The Postmodernist reconstruct the modernist literature. They removed so much as to reach Minimalism, in which the functioning of the remaining elements was based on the principle of "less means more". Narrative was reduced (in "Ulysses" and in the French nouveau roman). Tendencies have crystalized to shape new genres. One broad grouping is the Metafiction, or the novel that exposes conventions only to discard, perhaps by the use of an obviously naïve narrator. Recent writers have gained confidence into the Magic Realist or Poetic novel Salman Rushdie, J. Irving, A. Carter. Here real places and traditional events are often introduced, but all in a distorted or poetically molded form.
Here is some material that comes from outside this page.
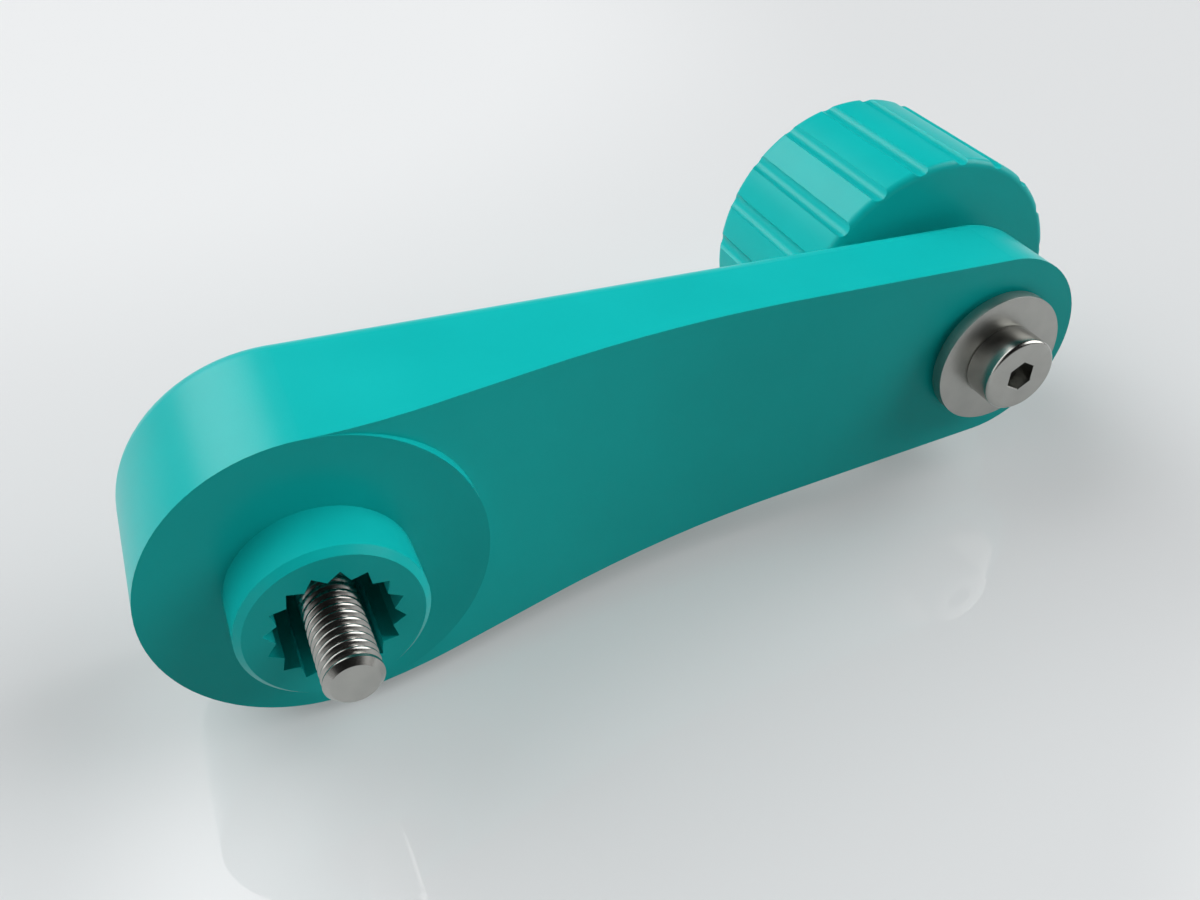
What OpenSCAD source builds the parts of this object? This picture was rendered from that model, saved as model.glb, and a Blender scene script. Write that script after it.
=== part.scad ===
// Crank handle with a revolving fluted knob.
// The arm slips over a serrated spindle and an M6 screw through the hub holds it there.
// Every part is built on the bench frame: X runs along the arm to the knob, Z points out of the
// mounting side, and Z = 0 is the end face of the boss. The whole is then stood up, so that the
// spindle axis lies level along Y and the mounting side looks towards -Y.

/* [Arm] */
// Diameter of the hub
hub_d = 36; // [32:0.5:44]
// Thickness of the hub, without the boss
hub_t = 19.4; // [17:0.1:24]
// Distance from the spindle axis to the knob axis
arm_centres = 88.7; // [70:0.1:130]
// Diameter of the arm's knob end
arm_end_d = 26.2; // [22:0.1:30]
// Thickness of the arm at its knob end
arm_end_t = 12.1; // [8:0.1:15]
// Radius of the rounded edge on the arm's back
back_edge_r = 3.2; // [1:0.1:5]
// Steepest slope of the arm's front face, in degrees
face_slope = 11.5; // [9:0.5:15]
// Radius of the bulge where the front face leaves the hub
face_crest_r = 67; // [30:1:90]
// Radius of the hollow where the front face levels out
face_hollow_r = 166; // [60:1:180]

/* [Boss and spindle socket] */
// Diameter of the boss
boss_d = 19.4; // [17:0.1:24]
// Height of the boss above the hub
boss_h = 6.6; // [4:0.1:9]
// Chamfer on the boss's rim
boss_chamfer = 0.7; // [0.3:0.1:1.2]
// Number of teeth in the socket
socket_teeth = 16; // [12:1:24]
// Diameter across the tips of the socket's grooves
socket_major_d = 14; // [12:0.1:15]
// Diameter inside the socket's teeth
socket_minor_d = 11.7; // [9:0.1:11.8]
// Depth of the socket from the boss's end face
socket_depth = 12; // [8:0.1:14]
// Wall between the socket and the screw recess
socket_floor_t = 3.6; // [2.5:0.1:5]

/* [Hub screw and washer] */
// Length of the hub screw under its head
hub_screw_l = 25; // [20:1:35]
// Diameter of the hub screw's head
hub_head_d = 10; // [8.5:0.1:10.5]
// Height of the hub screw's head
hub_head_h = 6; // [4:0.1:6.5]
// Width across the flats of the hub screw's hexagon
hub_hex_af = 5; // [3:0.5:5.5]
// Depth of the hub screw's hexagon
hub_hex_depth = 3.3; // [2:0.1:3.5]
// Outer diameter of the hub washer
hub_washer_d = 12; // [11:0.1:13]
// Thickness of the hub washer
hub_washer_t = 1.6; // [1:0.1:2]
// Clearance round the hub washer in its recess
recess_clearance = 0.5; // [0.2:0.1:1]

/* [Knob] */
// Diameter of the knob
knob_d = 40; // [34:0.5:44]
// Length of the knob
knob_l = 23.2; // [20:0.1:32]
// Radius of the knob's rounded rims
knob_rim_r = 1; // [0.5:0.1:2]
// Number of finger grooves round the knob
groove_count = 20; // [12:1:24]
// Radius of a finger groove's round bottom
groove_r = 1.35; // [0.8:0.05:2]
// Depth of a finger groove
groove_depth = 0.6; // [0.3:0.05:0.9]
// Turn of the knob on its axis as drawn, in degrees
knob_turn = 11.8; // [0:0.1:18]

/* [Knob pivot] */
// Outer diameter of the pivot bush
bush_d = 10; // [9:0.1:11]
// Radial running clearance of the bush in the arm
bush_clearance = 0.05; // [0.02:0.01:0.1]
// Chamfer on the bush's ends
bush_chamfer = 0.3; // [0.1:0.1:0.5]
// Gap between the arm's front face and the front washer
front_gap = 0.7; // [0.2:0.1:1]
// Gap between the arm's back face and the thrust washer
back_gap = 0.3; // [0.1:0.1:0.6]
// Outer diameter of the two pivot washers
pivot_washer_d = 18; // [14:0.1:20]
// Thickness of the two pivot washers
pivot_washer_t = 1.6; // [1:0.1:2]
// Length of the knob screw under its head
knob_screw_l = 25; // [23:0.5:27]
// Diameter of the knob screw's head
knob_head_d = 10; // [8.5:0.1:11]
// Height of the knob screw's low head
knob_head_h = 4.2; // [3.5:0.1:6]
// Width across the flats of the knob screw's hexagon
knob_hex_af = 3.5; // [3:0.5:5]
// Depth of the knob screw's hexagon
knob_hex_depth = 2.3; // [1.5:0.1:3]
// Length of the plain neck under the knob screw's head
knob_neck_l = 3; // [1:0.5:5]
// Outer diameter of the threaded insert in the knob
insert_d = 8.6; // [8:0.1:10]
// Length of the threaded insert
insert_l = 12; // [10.5:0.1:13]
// Length of the waist between the insert's two knurled bands
insert_waist_l = 2; // [1:0.5:4]
// Depth of the waist below the bands
insert_waist = 0.4; // [0.2:0.1:0.6]

/* [Screw thread] */
// Outer diameter of both screws' thread
thread_d = 6; // [5:0.1:6]
// Diameter of the plain neck under the screw heads, where the thread stops
neck_d = 5.3; // [4.6:0.1:5.4]
// Chamfer on the screws' ends
thread_chamfer = 0.5; // [0.3:0.1:0.8]
// Radius of the rounded edge on the screw heads
head_edge_r = 0.5; // [0.2:0.1:0.8]
// Radial clearance of the holes round the screws
screw_clearance = 0.2; // [0.1:0.05:0.4]

/* [Hidden] */
$fn = 96;
eps = 0.01;
// How far the arm's straight part runs into its round ends
end_lap = 0.3;

plastic = [0.08, 0.76, 0.75];
steel = [0.6, 0.6, 0.58];
brass = [0.76, 0.62, 0.33];

// Planes across the axis, on the bench frame
hub_face_z = -boss_h;
arm_back_z = hub_face_z - hub_t;
arm_end_z = arm_back_z + arm_end_t;
socket_floor_z = -socket_depth;
recess_floor_z = socket_floor_z - socket_floor_t;
hub_seat_z = recess_floor_z - hub_washer_t;
front_washer_z = arm_end_z + front_gap;
knob_seat_z = front_washer_z + pivot_washer_t;
thrust_washer_z = arm_back_z - back_gap;
knob_face_z = thrust_washer_z - pivot_washer_t;
knob_end_z = knob_face_z - knob_l;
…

These fabulators return to the loose Dickensian form of the novel.
Introduction:
Introduction:
Postmodern literature is part of socio-cultural and historical development and can be seen as a specific way of a depiction of the postmodern life and culture. It shows a crisis of identity of human being (ethnic, sexual, social and cultural) and its struggle for legitimization in a hypocritical society. This theme was treated by other authors before (example), but it started to be treated much more systematically after the Civil Right Movement in the USA in the nineteen sixties (Martin Luther King, ethnic and sexual/homosexual and lesbian minority rights), the Vietnam and student protests in Europe and the USA. While this movement led to democratization of the public life, more prerogatives, education and publishing opportunities for minorities in the Western countries, the East and Central European countries became much more authoritarian under the influence and control of the USSR, especially between the nineteen fifties - nineteen eighties. With a more employment, educational and public opportunities to find a place in the society, new authors representing minority ethnic (in addition to quite well-established Jewish and Black-American authors, especially Native-American, Asian-American and Hispanic-American authors), gender (female), sexual (gay, lesbian) started to gain a prominent position in American literature, for example. Later similar development could be observed in British, Australian and Canadian literature in which the authors coming from different cultural background, usually former British colonies, started to appear (Ben Okri, Kasugio Ishiguro, Salman Rushdie, Hanif
Kureishi, for example, in British fiction; or the representatives of formerly oppressed original inhabitants such as Collin Johnson, Kath Walker, Sam Watson and Kim Scott in Australian literature). In literary theory and criticism, it was especially the emergence of feminist and post-colonial theories which was a result of this development. At the same time, literatures in English, especially American literature, depicted a growing awareness of the negative effects of industrialization and commercialization of public life leading to the ecological crisis and consumerism (the Beatnick authors such as Allen Ginsberg, Jack Kerouac, William Burroughs, Lawrence Ferlinghetti, Robert Snyder, Gregory Corso and others). These authors expressed negative attitudes to the Western civilization and emphasized oriental vision and understanding of the world (Zen-Buddhism, Buddhism, Hinduism), pacifistic and peaceful way of life along with the appreciation of drugs, alcohol and spontaneity as a liberating alternative to the Western ethical norms, hypocrisy, and civilization.
Discussion: Postmodernism is a fairly recent phenomenon, and is more evident in America and France than in England, except in the field of Drama. Beckett, being settled in Paris (France) and being French as well as English writer, showed "Postmodernist" tendencies more than any other English writer. His plays as well as novella are typical examples of Post-Modernist writings. Among other Post-Modernist, prominent examples are works of John Fowles, Alain Robbe Grillet, Thomas Pynchon, John Barth, Kurt Vonnegut, Leonard Michaels, Brigid Brophy and Richard Brautigan. Post-modernist writers break away from all the rules and seek alternative principles of composition conforming to their content of existentialist thought. They seek to capture human situation in its most concentrated form and render themselves capable of employing a form which can fully assimilate human existence, which is capable of accommodating the meaninglessness, purposelessness and absurdity of human existence. They have employed various devices such as fragmentation, paradox, questionable narrators, contradiction, permutation, discontinuity, randomness, excess, short circuit et cetera which manifest chaotic condition of the world in equally chaotic technique and form. Unifying features often coincide with Jean-Francois Lyotard's concept of the "metanarrative" and "little narrative", Jacques Derrida's concept of "play", and Jean Baudrillard's "simulacra." For example, instead of the modernist quest for meaning in a chaotic world, the postmodern author eschews, often playfully, the possibility of meaning, and the postmodern novel is often a parody of this quest.